Written exercise:
Could you write out the records below exactly as they appear?
--- START Data section ---
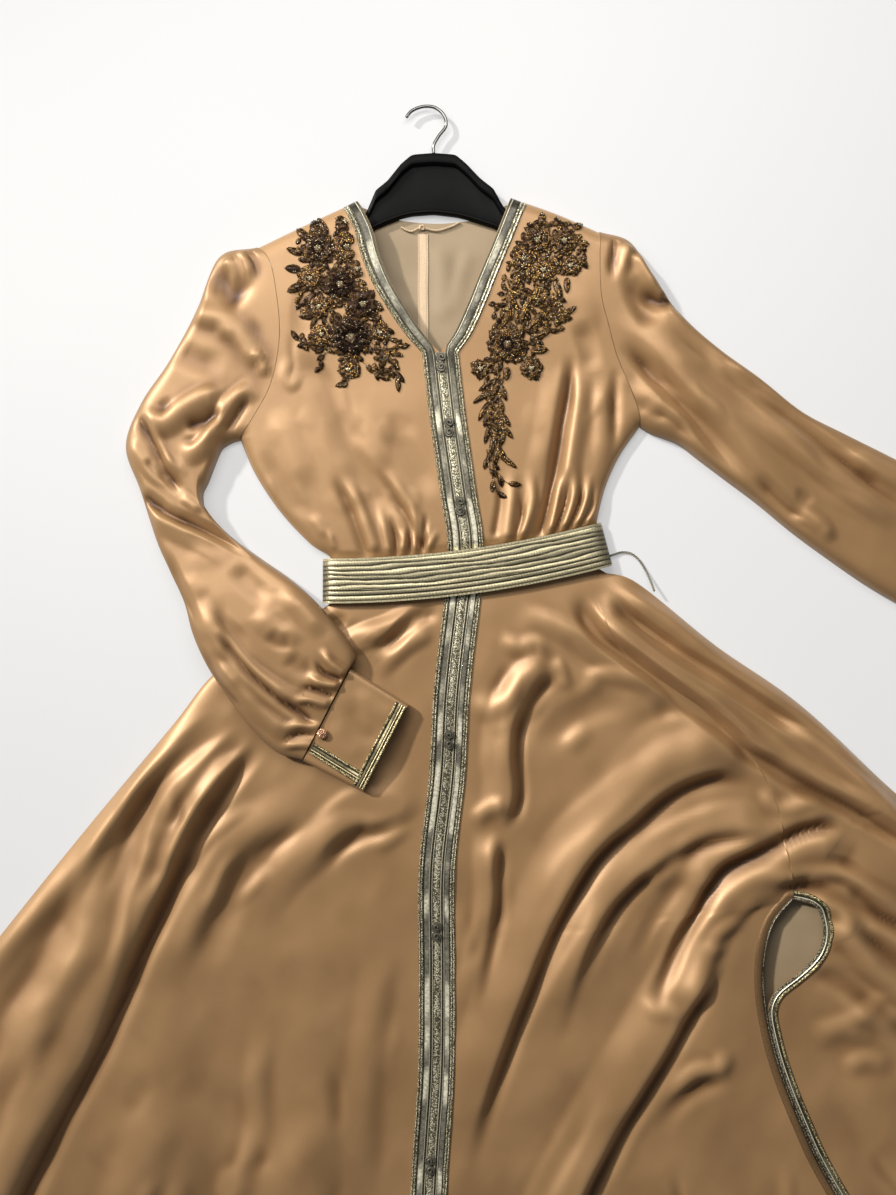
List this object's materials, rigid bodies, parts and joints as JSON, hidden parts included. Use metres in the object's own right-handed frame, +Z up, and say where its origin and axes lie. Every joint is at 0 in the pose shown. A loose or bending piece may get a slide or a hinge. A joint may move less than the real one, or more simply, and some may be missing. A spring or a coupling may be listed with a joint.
{
  "type": "moroccan kaftan laid flat on its hanger",
  "caption": "Long satin kaftan with braided centre front, beaded shoulders, ribbed belt and cuffs, laid flat face up with a hanger in its shoulders.",
  "frame": {"origin": "on the floor under the middle of the waist, on the belt's flat underside", "axes": "+X to the wearer's left, +Y from the hem towards the shoulders and the hanger's hook, +Z up from the floor through the thin direction"},
  "size_m": [1.5596, 1.6213, 0.0366],
  "materials": {
    "satin": "glossy satin",
    "satin_inside": "matt satin reverse",
    "metallic_braid": "woven metallic braid",
    "belt_braid": "ribbed metallic braid",
    "bronze_beads": "sequins and beads",
    "rose_beads": "polished beads",
    "black_plastic": "satin moulded plastic",
    "dark_chrome": "polished steel wire",
    "cream_tape": "narrow woven tape"
  },
  "bodies": {
    "root": {"skirt_front_left": "satin", "skirt_front_right": "satin", "skirt_back_turn": "satin", "skirt_back": "satin_inside", "bodice_front_left": "satin", "bodice_front_right": "satin", "bodice_back": "satin_inside", "sleeve_left": "satin", "sleeve_right": "satin", "cuff_left": "satin", "cuff_right": "satin", "cuff_braid_left": "metallic_braid", "cuff_braid_right": "metallic_braid", "cuff_knot_left": "rose_beads", "cuff_knot_right": "rose_beads", "braid_left": "metallic_braid", "braid_right": "metallic_braid", "button_band": "metallic_braid", "knot_1": "metallic_braid", "knot_2": "metallic_braid", "knot_3": "metallic_braid", "knot_4": "metallic_braid", "knot_5": "metallic_braid", "knot_6": "metallic_braid", "knot_7": "metallic_braid", "slit_braid_front": "metallic_braid", "slit_braid_side": "metallic_braid", "belt": "belt_braid", "belt_cord": "metallic_braid", "applique_left": "bronze_beads", "applique_right": "bronze_beads", "hanger_body": "black_plastic", "hanger_hook": "dark_chrome", "back_seam_tape": "cream_tape", "hanging_loop": "cream_tape"}
  },
  "joints": []
}
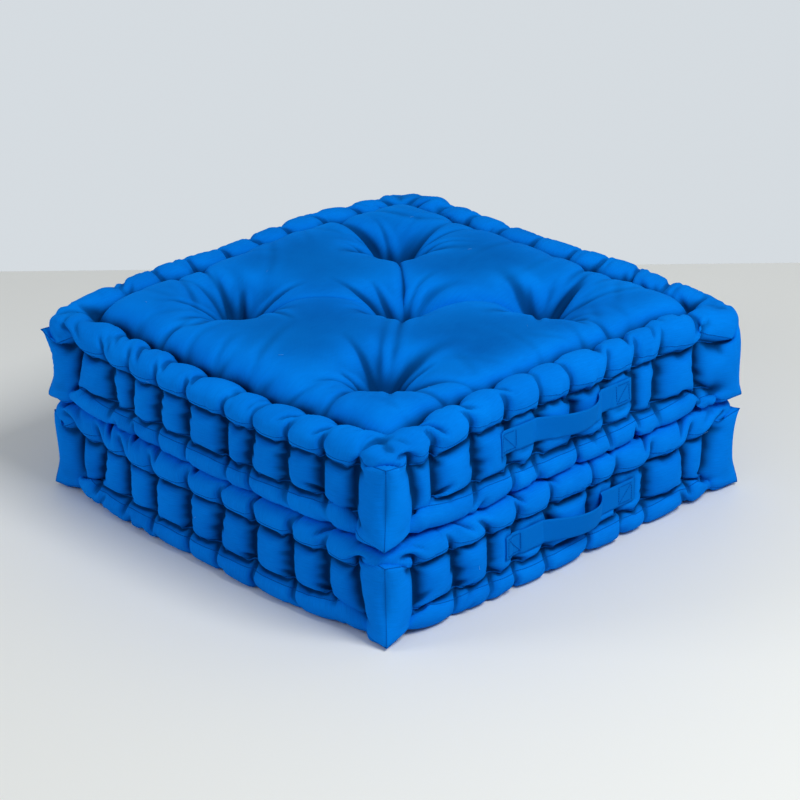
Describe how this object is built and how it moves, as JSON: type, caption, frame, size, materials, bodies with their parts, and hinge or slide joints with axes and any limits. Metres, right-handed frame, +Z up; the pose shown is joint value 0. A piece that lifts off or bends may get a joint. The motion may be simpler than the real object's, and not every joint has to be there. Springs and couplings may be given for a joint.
{
  "type": "floor cushion set",
  "caption": "Stack of square tufted floor cushions with rolled edges, boxed sides and a fabric carrying handle on the front of each.",
  "frame": {"origin": "middle of the footprint, handles included, on the floor", "axes": "+Z up through the stack; the handles are on the -Y side; X and Y run along the cushions' sides"},
  "size_m": [0.6002, 0.6191, 0.2406],
  "materials": {
    "cover": "matt plain-weave cotton, saturated blue",
    "strap": "the cover's cloth, folded into a strap",
    "thread": "blue cotton thread and twine",
    "filling": "soft off-white fibre"
  },
  "bodies": {
    "lower_cushion": {"lower_filling": "filling", "lower_top_panel": "cover", "lower_bottom_panel": "cover", "lower_boxing_front": "cover", "lower_boxing_right": "cover", "lower_boxing_back": "cover", "lower_boxing_left": "cover", "lower_top_seam": "thread", "lower_bottom_seam": "thread", "lower_top_roll_twine": "thread", "lower_bottom_roll_twine": "thread", "lower_corner_seam_front_left": "thread", "lower_corner_seam_front_right": "thread", "lower_corner_seam_back_right": "thread", "lower_corner_seam_back_left": "thread", "lower_tuft_tie_middle": "thread", "lower_tuft_tie_front_left": "thread", "lower_tuft_tie_back_left": "thread", "lower_tuft_tie_front_right": "thread", "lower_tuft_tie_back_right": "thread", "lower_handle_end_right": "strap", "lower_handle_end_left": "strap", "lower_handle_stitch_right": "thread", "lower_handle_stitch_left": "thread"},
    "upper_cushion": {"upper_filling": "filling", "upper_top_panel": "cover", "upper_bottom_panel": "cover", "upper_boxing_front": "cover", "upper_boxing_right": "cover", "upper_boxing_back": "cover", "upper_boxing_left": "cover", "upper_top_seam": "thread", "upper_bottom_seam": "thread", "upper_top_roll_twine": "thread", "upper_bottom_roll_twine": "thread", "upper_corner_seam_front_left": "thread", "upper_corner_seam_front_right": "thread", "upper_corner_seam_back_right": "thread", "upper_corner_seam_back_left": "thread", "upper_tuft_tie_middle": "thread", "upper_tuft_tie_front_left": "thread", "upper_tuft_tie_back_left": "thread", "upper_tuft_tie_front_right": "thread", "upper_tuft_tie_back_right": "thread", "upper_handle_end_right": "strap", "upper_handle_end_left": "strap", "upper_handle_stitch_right": "thread", "upper_handle_stitch_left": "thread"},
    "lower_handle": {"lower_handle_strap": "strap"},
    "upper_handle": {"upper_handle_strap": "strap"}
  },
  "joints": [
    {"name": "upper_lift", "type": "slide", "parent": "lower_cushion", "child": "upper_cushion", "axis": [0, 0, 1], "range_m": [0, 0.22]},
    {"name": "lower_handle_swing", "type": "hinge", "parent": "lower_cushion", "child": "lower_handle", "pos_m": [0, -0.2785, 0.06], "axis": [1, 0, 0], "range_deg": [-30, 30]},
    {"name": "upper_handle_swing", "type": "hinge", "parent": "upper_cushion", "child": "upper_handle", "pos_m": [0, -0.2785, 0.1806], "axis": [1, 0, 0], "range_deg": [-30, 30]}
  ]
}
--- END Data section ---
Solution:
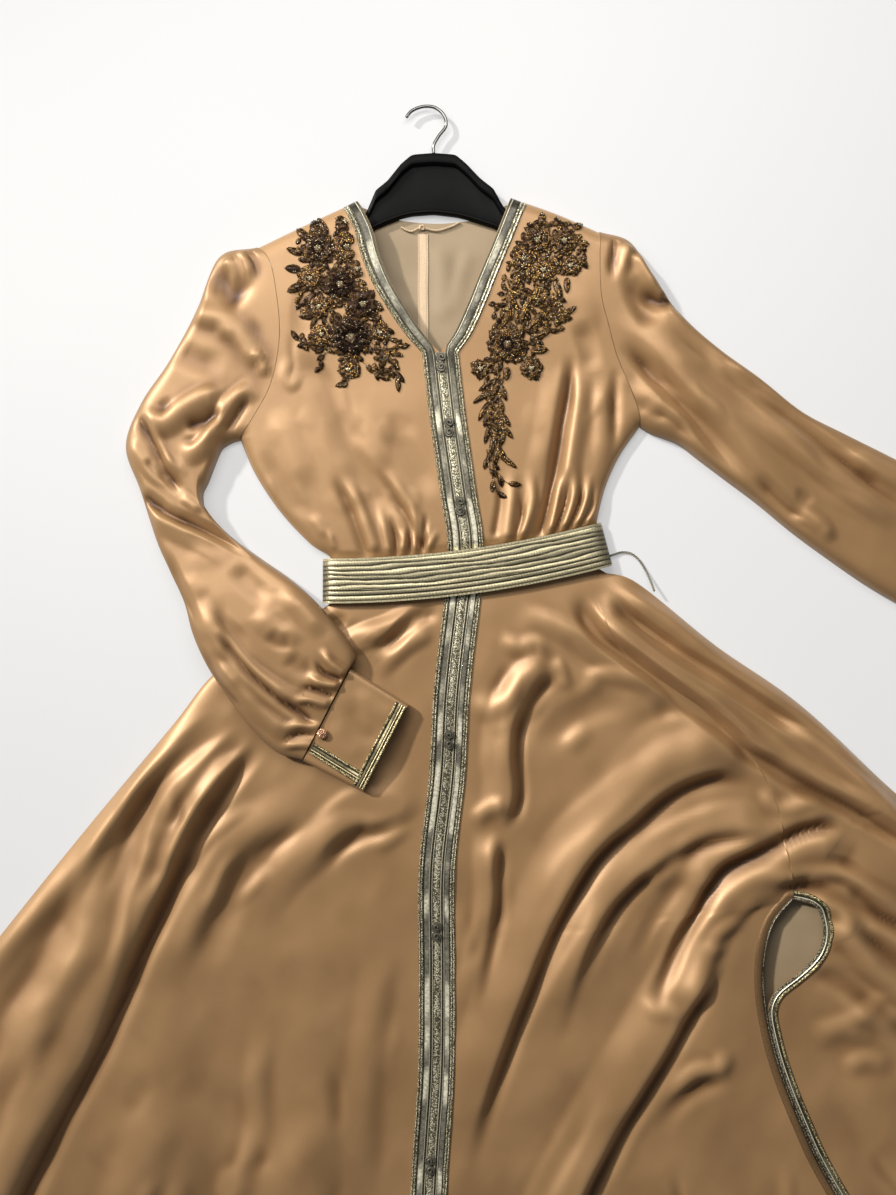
List this object's materials, rigid bodies, parts and joints as JSON, hidden parts included. Use metres in the object's own right-handed frame, +Z up, and say where its origin and axes lie. Every joint is at 0 in the pose shown. A loose or bending piece may get a slide or a hinge. A joint may move less than the real one, or more simply, and some may be missing. A spring or a coupling may be listed with a joint.
{
  "type": "moroccan kaftan laid flat on its hanger",
  "caption": "Long satin kaftan with braided centre front, beaded shoulders, ribbed belt and cuffs, laid flat face up with a hanger in its shoulders.",
  "frame": {"origin": "on the floor under the middle of the waist, on the belt's flat underside", "axes": "+X to the wearer's left, +Y from the hem towards the shoulders and the hanger's hook, +Z up from the floor through the thin direction"},
  "size_m": [1.5596, 1.6213, 0.0366],
  "materials": {
    "satin": "glossy satin",
    "satin_inside": "matt satin reverse",
    "metallic_braid": "woven metallic braid",
    "belt_braid": "ribbed metallic braid",
    "bronze_beads": "sequins and beads",
    "rose_beads": "polished beads",
    "black_plastic": "satin moulded plastic",
    "dark_chrome": "polished steel wire",
    "cream_tape": "narrow woven tape"
  },
  "bodies": {
    "root": {"skirt_front_left": "satin", "skirt_front_right": "satin", "skirt_back_turn": "satin", "skirt_back": "satin_inside", "bodice_front_left": "satin", "bodice_front_right": "satin", "bodice_back": "satin_inside", "sleeve_left": "satin", "sleeve_right": "satin", "cuff_left": "satin", "cuff_right": "satin", "cuff_braid_left": "metallic_braid", "cuff_braid_right": "metallic_braid", "cuff_knot_left": "rose_beads", "cuff_knot_right": "rose_beads", "braid_left": "metallic_braid", "braid_right": "metallic_braid", "button_band": "metallic_braid", "knot_1": "metallic_braid", "knot_2": "metallic_braid", "knot_3": "metallic_braid", "knot_4": "metallic_braid", "knot_5": "metallic_braid", "knot_6": "metallic_braid", "knot_7": "metallic_braid", "slit_braid_front": "metallic_braid", "slit_braid_side": "metallic_braid", "belt": "belt_braid", "belt_cord": "metallic_braid", "applique_left": "bronze_beads", "applique_right": "bronze_beads", "hanger_body": "black_plastic", "hanger_hook": "dark_chrome", "back_seam_tape": "cream_tape", "hanging_loop": "cream_tape"}
  },
  "joints": []
}
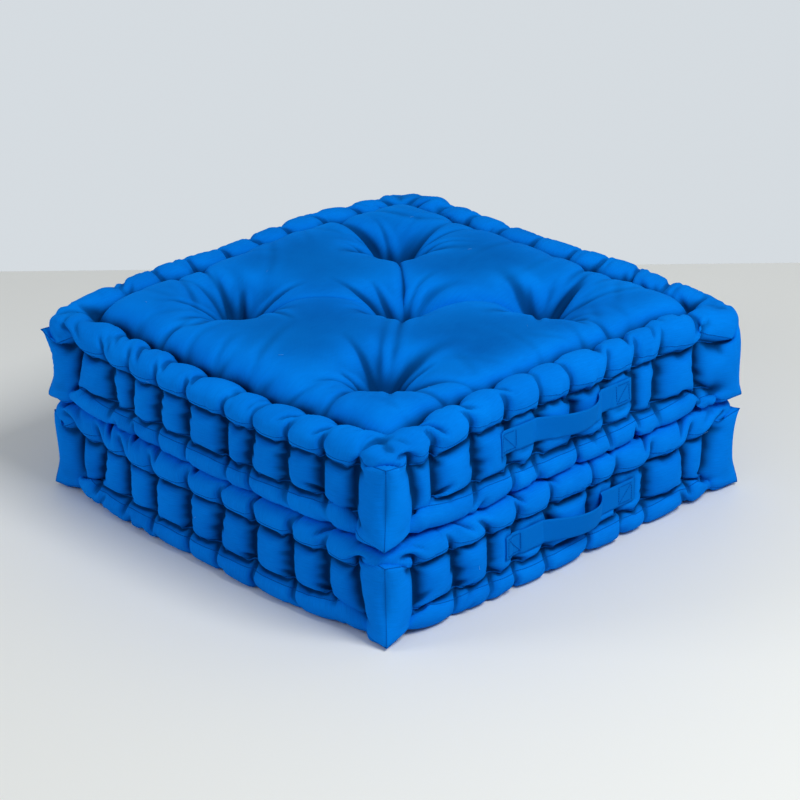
Describe how this object is built and how it moves, as JSON: type, caption, frame, size, materials, bodies with their parts, and hinge or slide joints with axes and any limits. Metres, right-handed frame, +Z up; the pose shown is joint value 0. A piece that lifts off or bends may get a joint. The motion may be simpler than the real object's, and not every joint has to be there. Springs and couplings may be given for a joint.
{
  "type": "floor cushion set",
  "caption": "Stack of square tufted floor cushions with rolled edges, boxed sides and a fabric carrying handle on the front of each.",
  "frame": {"origin": "middle of the footprint, handles included, on the floor", "axes": "+Z up through the stack; the handles are on the -Y side; X and Y run along the cushions' sides"},
  "size_m": [0.6002, 0.6191, 0.2406],
  "materials": {
    "cover": "matt plain-weave cotton, saturated blue",
    "strap": "the cover's cloth, folded into a strap",
    "thread": "blue cotton thread and twine",
    "filling": "soft off-white fibre"
  },
  "bodies": {
    "lower_cushion": {"lower_filling": "filling", "lower_top_panel": "cover", "lower_bottom_panel": "cover", "lower_boxing_front": "cover", "lower_boxing_right": "cover", "lower_boxing_back": "cover", "lower_boxing_left": "cover", "lower_top_seam": "thread", "lower_bottom_seam": "thread", "lower_top_roll_twine": "thread", "lower_bottom_roll_twine": "thread", "lower_corner_seam_front_left": "thread", "lower_corner_seam_front_right": "thread", "lower_corner_seam_back_right": "thread", "lower_corner_seam_back_left": "thread", "lower_tuft_tie_middle": "thread", "lower_tuft_tie_front_left": "thread", "lower_tuft_tie_back_left": "thread", "lower_tuft_tie_front_right": "thread", "lower_tuft_tie_back_right": "thread", "lower_handle_end_right": "strap", "lower_handle_end_left": "strap", "lower_handle_stitch_right": "thread", "lower_handle_stitch_left": "thread"},
    "upper_cushion": {"upper_filling": "filling", "upper_top_panel": "cover", "upper_bottom_panel": "cover", "upper_boxing_front": "cover", "upper_boxing_right": "cover", "upper_boxing_back": "cover", "upper_boxing_left": "cover", "upper_top_seam": "thread", "upper_bottom_seam": "thread", "upper_top_roll_twine": "thread", "upper_bottom_roll_twine": "thread", "upper_corner_seam_front_left": "thread", "upper_corner_seam_front_right": "thread", "upper_corner_seam_back_right": "thread", "upper_corner_seam_back_left": "thread", "upper_tuft_tie_middle": "thread", "upper_tuft_tie_front_left": "thread", "upper_tuft_tie_back_left": "thread", "upper_tuft_tie_front_right": "thread", "upper_tuft_tie_back_right": "thread", "upper_handle_end_right": "strap", "upper_handle_end_left": "strap", "upper_handle_stitch_right": "thread", "upper_handle_stitch_left": "thread"},
    "lower_handle": {"lower_handle_strap": "strap"},
    "upper_handle": {"upper_handle_strap": "strap"}
  },
  "joints": [
    {"name": "upper_lift", "type": "slide", "parent": "lower_cushion", "child": "upper_cushion", "axis": [0, 0, 1], "range_m": [0, 0.22]},
    {"name": "lower_handle_swing", "type": "hinge", "parent": "lower_cushion", "child": "lower_handle", "pos_m": [0, -0.2785, 0.06], "axis": [1, 0, 0], "range_deg": [-30, 30]},
    {"name": "upper_handle_swing", "type": "hinge", "parent": "upper_cushion", "child": "upper_handle", "pos_m": [0, -0.2785, 0.1806], "axis": [1, 0, 0], "range_deg": [-30, 30]}
  ]
}